Chinese People and British Rule in Hong Kong, 1841–1880

(華人與英國治下的香港1841–1880)

Christopher Munn

ISBN : 978-962-209-951-7


History Echoes: Classics in Hong Kong Culture and History

December 2008

484 pages, 6″ x 9″, 3 tables; 2 maps and 9 charts


Paperback
  • HK$225.00


For its earliest promoters, Hong Kong was an island ‘bespread with palaces, a beautifully and well ordered city, a miracle of British enterprise and dormant power’ at the edge of a crumbling Chinese Empire. This ‘capital of Anglo-China’, as some of them called it, was a place where Chinese and Europeans could freely exchange goods and ideas under a benevolent and progressive British rule.

Nineteenth-century Hong Kong was all of that.
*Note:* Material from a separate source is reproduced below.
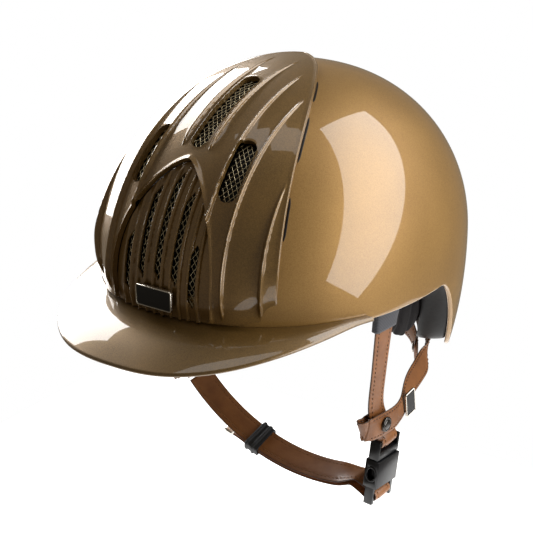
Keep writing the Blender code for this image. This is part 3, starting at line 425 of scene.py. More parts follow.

But it was also a struggling frontier settlement, troubled by crime and war, divided by race, and periodically rocked by controversy. Through a succession of experiments in government, early British officials sought ways of managing a politically complex Chinese population, who, though essential to Hong Kong’s economic success, seemed intractable to traditional colonial methods. The uneasy solutions that emerged combined heavy policing of the lower classes and shaky collaboration with a burgeoning Chinese merchant elite.

Anglo-China traces the development of colonial rule in early British Hong Kong. Drawing on a variety of hitherto neglected sources, the book also explores how the daily practice of government affected the lives of people in the region – and how they in turn sought to shape colonial rule.

Christopher Munn served as an administrative officer in the Hong Kong Government between 1980 and 1992. After a short break in the mid-nineties to take a PhD at the University of Toronto, he returned to Hong Kong, where he now works for the Hong Kong Monetary Authority.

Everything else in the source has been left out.